Some sites award cash for shedding pounds, while others offer programs through which dieters lose money for not losing weight.
Fritz opted for the latter, joining StickK, where users set a goal and have to forfeit a preset amount of money if they don't reach it. The lost money goes to a user-designated friend or foe. Some choose charities, others "anti-charities": Fritz, who dislikes guns, gave herself 12 weeks to lose 1.2 pounds per week or else StickK would send $10 of her money to the National Rifle Association.
"There was one week where I didn't meet my goal. I wasn't pleased, but it made me stick to my plan more the other weeks," she says.
Fritz lost 10 pounds and has kept them off by giving herself incentives to eat healthfully.
"If you do it right, it works. The psychology behind it is sound."
According to a 2008 study published in the Journal of the American Medical Association, those who had a financial incentive to lose weight were almost five times more likely to reach their target than dieters who had no money at stake.
Sam Espinosa, StickK's director of marketing, says that 70 percent of those who have put money on the line through StickK reached their intended goal. The financial incentive, he explains, puts the goal in perspective.

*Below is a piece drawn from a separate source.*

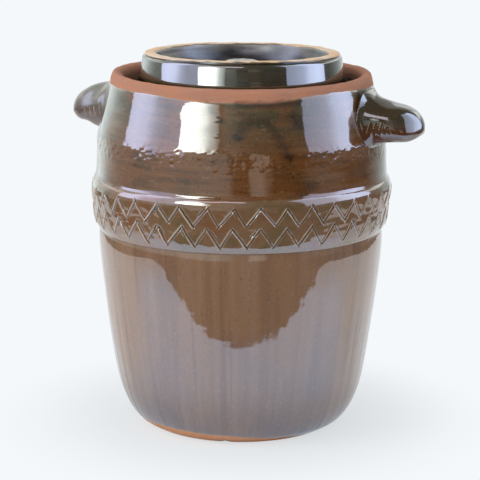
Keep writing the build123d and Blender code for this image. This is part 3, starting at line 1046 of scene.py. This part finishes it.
lid = {
    # in from the dish's radius and down from its top: the wall, the lip with its groove, and the hollow
    "wallMm": (
        (5.8, 25.6), (2.7, 23.6), (0.8, 21.4), (0.1, 19.6), (0, 17.8), (0.35, 14.8), (0.85, 10.8),
        (1.35, 6.6), (1.55, 4.8), (1.8, 3.7), (2.35, 2.9),
    ),
    "lipMm": (
        (2.35, 2.9), (3.1, 2.4), (4.0, 2.2), (4.7, 1.9), (4.2, 1.55), (3.7, 1.1), (3.9, 0.55), (4.5, 0.2),
        (5.7, 0),
    ),
    "hollowMm": (
        (10.9, 0), (11.6, 0.25), (12.4, 1.3), (13.4, 6.0), (15.7, 11.6), (20.1, 16.8), (27.3, 19.8),
        (35.3, 20.5),
    ),
    "hollowFaces": (69.3, 276),  # faces inside this radius and above this height wear the dish's glaze
    "grooveShadeHeight": 298.1,  # painted shade along the line cut under the bare rim
    "grooveShadeWidth": 0.4,
    "grooveShadeInside": 76.0,
    "bareFromMm": 298.4,
    "bareWander": (0.12, 20, 60, 8, 53),
    "bareInsideMm": 299.1,
    "insideWander": (0.2, 26, 60, 8, 55),
    "smearedMm": 1.35,  # glaze smeared thinly onto the bare rim at the front and back
    "smears": (0.1, 25, 4, 12, 56),
    "rimMiddle": 70.5,
    "rimLiftMm": 0.8,  # the hand-thrown wall stands twice this higher at the front than at the back
    "liftedMm": (280, 297),
    "dips": (0.16, 40, 40, 14, 52),  # in the flat rim
    "rimSunkMm": 0.2,
    "topMm": (299.2, 299.8),
    "rings": (0.05, 300, 5, 20, 54),  # left by the fingers inside the dish
    "reliefFromMm": (274, 280),
    "thrownShare": 0.5,
    "fineness": (480, 0.28),
}
skirt = {
    "wall": 7.0,
    "edgeMm": ((0, 2.2), (1, 0.5), (2.6, 0)),  # in from the sides and up from the foot
    "intoDish": 0.5,
    "bareMm": 2.0,  # the foot stood bare in the kiln
    "thrownShare": 1.2,
    "fineness": (300, 0.3),
}


def buildDish():
    wall, lip, hollow = (
        [(dishRadius - inwards, dishTop - down) for inwards, down in lid[label]]
        for label in ("wallMm", "lipMm", "hollowMm")
    )
    runs = [
        (straightLine([(0, dishBottom), (skirtRadius, dishBottom)]), 9),
        (smoothLine([(skirtRadius, dishBottom)] + wall), 0.8),
        (smoothLine(lip), 0.35),
        (straightLine([lip[-1], hollow[0]]), 1.2),
        (smoothLine(hollow), 1.1),
        (straightLine([hollow[-1], (0, knobBottom)]), 6),
    ]

    def relief(angles, height, radius, outward):
        outside = outerFace(outward) * smoothStep(*lid["reliefFromMm"], height)
        wall = outside * thrownRelief(angles, height, lid["thrownShare"])
        dips = ripples(angles, height, lid["dips"]) - lid["rimSunkMm"]
        rings = ripples(angles, height, lid["rings"])
        return wall + smoothStep(*lid["topMm"], height) * dips + smoothStep(-0.2, -0.6, outward) * rings

    def lift(angles, height):
        return lid["rimLiftMm"] * (1 + towardsPhoto(angles)) * smoothStep(*lid["liftedMm"], height)

    def bare(angles, height, radius, outward):
        outer = height - lid["bareFromMm"] - ripples(angles, 0 * angles, lid["bareWander"])
        inner = height - lid["bareInsideMm"] + ripples(angles, 0 * angles, lid["insideWander"])
        smeared = lid["smearedMm"] * smoothStep(0.6, 0.92, np.abs(towardsPhoto(angles)))
        smeared = smeared * (0.9 + ripples(angles, height, lid["smears"]))
        return np.where(radius > lid["rimMiddle"], outer - smeared, inner - 0.4 * smeared)

    # painted shade: a dark line along the groove cut under the bare rim
    def groove(angles, height, radius, outward):
        across = (height - lid["grooveShadeHeight"]) / lid["grooveShadeWidth"]
        return np.exp(-(across**2)) * (radius > lid["grooveShadeInside"])

    def hollowFaces(middles):
        inside, above = lid["hollowFaces"]
        return (np.hypot(middles[:, 0], middles[:, 1]) < inside) & (middles[:, 2] > above)

    layers = {"bareClay": bare, "strokeDepth": groove}
    piece = turnedPiece(
        "lidDish", lid["fineness"], runs, relief, layers, closed=False, shared=False, lift=lift
    )
    dress(piece, "lid", "lid_dish", "lid", ("dish", hollowFaces))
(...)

"You might want to stop and get a $5 cheeseburger, but if you know that it may make you gain weight and lose $50 at the weigh-in the next day, it becomes a $55 cheeseburger," he says. "Would you really eat a $55 cheeseburger?"
That logic worked for Jacob Kosoff, an assistant vice president in the risk management department at PNC Bank, who set a goal of losing 20 pounds in 40 weeks through StickK last year. He says that he avoided donating to his anti-charity, a pro-life organization, by studying numbers.